3D code data:
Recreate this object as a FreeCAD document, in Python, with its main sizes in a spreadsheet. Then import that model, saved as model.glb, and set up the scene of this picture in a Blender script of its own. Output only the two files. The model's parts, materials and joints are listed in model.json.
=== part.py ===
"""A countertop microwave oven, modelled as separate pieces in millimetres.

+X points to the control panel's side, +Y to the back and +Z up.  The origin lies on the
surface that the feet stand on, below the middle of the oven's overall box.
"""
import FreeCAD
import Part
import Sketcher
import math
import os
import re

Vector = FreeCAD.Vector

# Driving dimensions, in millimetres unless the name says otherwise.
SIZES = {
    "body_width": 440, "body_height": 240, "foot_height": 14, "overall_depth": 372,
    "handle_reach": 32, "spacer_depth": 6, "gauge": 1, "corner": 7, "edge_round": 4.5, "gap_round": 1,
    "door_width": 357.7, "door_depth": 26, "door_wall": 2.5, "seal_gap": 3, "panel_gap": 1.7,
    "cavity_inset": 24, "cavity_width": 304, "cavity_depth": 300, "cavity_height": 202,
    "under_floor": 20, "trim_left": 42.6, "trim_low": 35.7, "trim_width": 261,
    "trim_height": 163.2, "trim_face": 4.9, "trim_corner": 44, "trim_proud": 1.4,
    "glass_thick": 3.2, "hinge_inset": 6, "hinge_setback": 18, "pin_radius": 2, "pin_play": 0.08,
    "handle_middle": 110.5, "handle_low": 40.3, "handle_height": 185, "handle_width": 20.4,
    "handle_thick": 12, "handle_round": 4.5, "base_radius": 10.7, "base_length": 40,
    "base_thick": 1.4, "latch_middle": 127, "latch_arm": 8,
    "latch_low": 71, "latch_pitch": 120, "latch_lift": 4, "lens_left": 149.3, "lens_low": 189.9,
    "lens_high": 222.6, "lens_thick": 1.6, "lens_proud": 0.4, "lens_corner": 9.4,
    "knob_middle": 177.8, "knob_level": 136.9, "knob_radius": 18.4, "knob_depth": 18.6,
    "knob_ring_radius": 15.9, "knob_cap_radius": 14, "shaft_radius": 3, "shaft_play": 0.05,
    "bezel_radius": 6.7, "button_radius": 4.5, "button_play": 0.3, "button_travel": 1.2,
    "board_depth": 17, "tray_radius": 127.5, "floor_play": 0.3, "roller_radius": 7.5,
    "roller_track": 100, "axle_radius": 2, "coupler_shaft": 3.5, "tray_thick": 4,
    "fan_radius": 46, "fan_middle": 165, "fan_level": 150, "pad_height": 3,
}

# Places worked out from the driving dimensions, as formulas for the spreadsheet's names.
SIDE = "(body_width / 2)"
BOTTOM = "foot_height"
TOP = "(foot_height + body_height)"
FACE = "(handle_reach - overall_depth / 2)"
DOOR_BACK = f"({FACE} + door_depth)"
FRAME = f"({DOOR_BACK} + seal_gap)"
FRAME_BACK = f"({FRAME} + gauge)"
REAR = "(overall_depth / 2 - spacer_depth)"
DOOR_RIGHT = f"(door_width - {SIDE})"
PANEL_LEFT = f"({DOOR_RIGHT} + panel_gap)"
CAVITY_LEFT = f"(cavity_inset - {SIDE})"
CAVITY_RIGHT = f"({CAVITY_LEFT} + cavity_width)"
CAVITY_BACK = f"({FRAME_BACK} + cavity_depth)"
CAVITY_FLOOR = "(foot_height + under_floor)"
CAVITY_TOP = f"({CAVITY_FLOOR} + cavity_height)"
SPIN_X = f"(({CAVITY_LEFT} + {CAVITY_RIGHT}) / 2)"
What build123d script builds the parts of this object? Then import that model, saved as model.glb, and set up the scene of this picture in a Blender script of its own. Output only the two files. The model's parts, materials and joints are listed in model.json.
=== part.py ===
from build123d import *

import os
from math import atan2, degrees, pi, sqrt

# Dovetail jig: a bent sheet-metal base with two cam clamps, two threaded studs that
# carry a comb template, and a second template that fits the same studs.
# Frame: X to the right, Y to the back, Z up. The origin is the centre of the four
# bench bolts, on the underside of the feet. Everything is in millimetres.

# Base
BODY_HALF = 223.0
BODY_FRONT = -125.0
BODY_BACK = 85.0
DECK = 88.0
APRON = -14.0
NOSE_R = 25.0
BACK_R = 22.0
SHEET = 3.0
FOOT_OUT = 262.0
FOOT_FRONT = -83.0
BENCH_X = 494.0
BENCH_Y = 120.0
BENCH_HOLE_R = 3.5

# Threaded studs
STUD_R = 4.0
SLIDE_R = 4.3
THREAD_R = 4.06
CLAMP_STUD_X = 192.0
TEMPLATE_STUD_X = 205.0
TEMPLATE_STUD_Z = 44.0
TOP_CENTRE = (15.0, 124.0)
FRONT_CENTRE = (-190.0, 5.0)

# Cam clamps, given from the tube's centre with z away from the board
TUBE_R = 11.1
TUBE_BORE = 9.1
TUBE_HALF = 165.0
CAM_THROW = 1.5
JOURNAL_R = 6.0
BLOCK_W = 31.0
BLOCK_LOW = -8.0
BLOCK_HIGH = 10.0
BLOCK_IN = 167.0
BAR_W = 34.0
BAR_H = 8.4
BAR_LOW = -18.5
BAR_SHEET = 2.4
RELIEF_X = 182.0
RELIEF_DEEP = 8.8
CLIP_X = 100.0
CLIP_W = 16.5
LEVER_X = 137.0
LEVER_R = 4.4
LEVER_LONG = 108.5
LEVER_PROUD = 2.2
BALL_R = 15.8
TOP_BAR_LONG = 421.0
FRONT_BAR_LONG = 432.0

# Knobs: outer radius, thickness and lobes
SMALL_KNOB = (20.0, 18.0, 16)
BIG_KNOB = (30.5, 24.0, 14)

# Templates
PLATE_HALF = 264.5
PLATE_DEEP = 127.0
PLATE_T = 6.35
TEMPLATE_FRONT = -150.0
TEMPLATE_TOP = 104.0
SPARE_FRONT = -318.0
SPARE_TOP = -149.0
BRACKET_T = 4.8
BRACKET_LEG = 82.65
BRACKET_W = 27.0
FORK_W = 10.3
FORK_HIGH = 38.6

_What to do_
Print out every record again, exactly and in full.

_Solution to the problem_
Recreate this object as a FreeCAD document, in Python, with its main sizes in a spreadsheet. Then import that model, saved as model.glb, and set up the scene of this picture in a Blender script of its own. Output only the two files. The model's parts, materials and joints are listed in model.json.
=== part.py ===
"""A countertop microwave oven, modelled as separate pieces in millimetres.

+X points to the control panel's side, +Y to the back and +Z up.  The origin lies on the
surface that the feet stand on, below the middle of the oven's overall box.
"""
import FreeCAD
import Part
import Sketcher
import math
import os
import re

Vector = FreeCAD.Vector

# Driving dimensions, in millimetres unless the name says otherwise.
SIZES = {
    "body_width": 440, "body_height": 240, "foot_height": 14, "overall_depth": 372,
    "handle_reach": 32, "spacer_depth": 6, "gauge": 1, "corner": 7, "edge_round": 4.5, "gap_round": 1,
    "door_width": 357.7, "door_depth": 26, "door_wall": 2.5, "seal_gap": 3, "panel_gap": 1.7,
    "cavity_inset": 24, "cavity_width": 304, "cavity_depth": 300, "cavity_height": 202,
    "under_floor": 20, "trim_left": 42.6, "trim_low": 35.7, "trim_width": 261,
    "trim_height": 163.2, "trim_face": 4.9, "trim_corner": 44, "trim_proud": 1.4,
    "glass_thick": 3.2, "hinge_inset": 6, "hinge_setback": 18, "pin_radius": 2, "pin_play": 0.08,
    "handle_middle": 110.5, "handle_low": 40.3, "handle_height": 185, "handle_width": 20.4,
    "handle_thick": 12, "handle_round": 4.5, "base_radius": 10.7, "base_length": 40,
    "base_thick": 1.4, "latch_middle": 127, "latch_arm": 8,
    "latch_low": 71, "latch_pitch": 120, "latch_lift": 4, "lens_left": 149.3, "lens_low": 189.9,
    "lens_high": 222.6, "lens_thick": 1.6, "lens_proud": 0.4, "lens_corner": 9.4,
    "knob_middle": 177.8, "knob_level": 136.9, "knob_radius": 18.4, "knob_depth": 18.6,
    "knob_ring_radius": 15.9, "knob_cap_radius": 14, "shaft_radius": 3, "shaft_play": 0.05,
    "bezel_radius": 6.7, "button_radius": 4.5, "button_play": 0.3, "button_travel": 1.2,
    "board_depth": 17, "tray_radius": 127.5, "floor_play": 0.3, "roller_radius": 7.5,
    "roller_track": 100, "axle_radius": 2, "coupler_shaft": 3.5, "tray_thick": 4,
    "fan_radius": 46, "fan_middle": 165, "fan_level": 150, "pad_height": 3,
}

# Places worked out from the driving dimensions, as formulas for the spreadsheet's names.
SIDE = "(body_width / 2)"
BOTTOM = "foot_height"
TOP = "(foot_height + body_height)"
FACE = "(handle_reach - overall_depth / 2)"
DOOR_BACK = f"({FACE} + door_depth)"
FRAME = f"({DOOR_BACK} + seal_gap)"
FRAME_BACK = f"({FRAME} + gauge)"
REAR = "(overall_depth / 2 - spacer_depth)"
DOOR_RIGHT = f"(door_width - {SIDE})"
PANEL_LEFT = f"({DOOR_RIGHT} + panel_gap)"
CAVITY_LEFT = f"(cavity_inset - {SIDE})"
CAVITY_RIGHT = f"({CAVITY_LEFT} + cavity_width)"
CAVITY_BACK = f"({FRAME_BACK} + cavity_depth)"
CAVITY_FLOOR = "(foot_height + under_floor)"
CAVITY_TOP = f"({CAVITY_FLOOR} + cavity_height)"
SPIN_X = f"(({CAVITY_LEFT} + {CAVITY_RIGHT}) / 2)"
What build123d script builds the parts of this object? Then import that model, saved as model.glb, and set up the scene of this picture in a Blender script of its own. Output only the two files. The model's parts, materials and joints are listed in model.json.
=== part.py ===
from build123d import *

import os
from math import atan2, degrees, pi, sqrt

# Dovetail jig: a bent sheet-metal base with two cam clamps, two threaded studs that
# carry a comb template, and a second template that fits the same studs.
# Frame: X to the right, Y to the back, Z up. The origin is the centre of the four
# bench bolts, on the underside of the feet. Everything is in millimetres.

# Base
BODY_HALF = 223.0
BODY_FRONT = -125.0
BODY_BACK = 85.0
DECK = 88.0
APRON = -14.0
NOSE_R = 25.0
BACK_R = 22.0
SHEET = 3.0
FOOT_OUT = 262.0
FOOT_FRONT = -83.0
BENCH_X = 494.0
BENCH_Y = 120.0
BENCH_HOLE_R = 3.5

# Threaded studs
STUD_R = 4.0
SLIDE_R = 4.3
THREAD_R = 4.06
CLAMP_STUD_X = 192.0
TEMPLATE_STUD_X = 205.0
TEMPLATE_STUD_Z = 44.0
TOP_CENTRE = (15.0, 124.0)
FRONT_CENTRE = (-190.0, 5.0)

# Cam clamps, given from the tube's centre with z away from the board
TUBE_R = 11.1
TUBE_BORE = 9.1
TUBE_HALF = 165.0
CAM_THROW = 1.5
JOURNAL_R = 6.0
BLOCK_W = 31.0
BLOCK_LOW = -8.0
BLOCK_HIGH = 10.0
BLOCK_IN = 167.0
BAR_W = 34.0
BAR_H = 8.4
BAR_LOW = -18.5
BAR_SHEET = 2.4
RELIEF_X = 182.0
RELIEF_DEEP = 8.8
CLIP_X = 100.0
CLIP_W = 16.5
LEVER_X = 137.0
LEVER_R = 4.4
LEVER_LONG = 108.5
LEVER_PROUD = 2.2
BALL_R = 15.8
TOP_BAR_LONG = 421.0
FRONT_BAR_LONG = 432.0

# Knobs: outer radius, thickness and lobes
SMALL_KNOB = (20.0, 18.0, 16)
BIG_KNOB = (30.5, 24.0, 14)

# Templates
PLATE_HALF = 264.5
PLATE_DEEP = 127.0
PLATE_T = 6.35
TEMPLATE_FRONT = -150.0
TEMPLATE_TOP = 104.0
SPARE_FRONT = -318.0
SPARE_TOP = -149.0
BRACKET_T = 4.8
BRACKET_LEG = 82.65
BRACKET_W = 27.0
FORK_W = 10.3
FORK_HIGH = 38.6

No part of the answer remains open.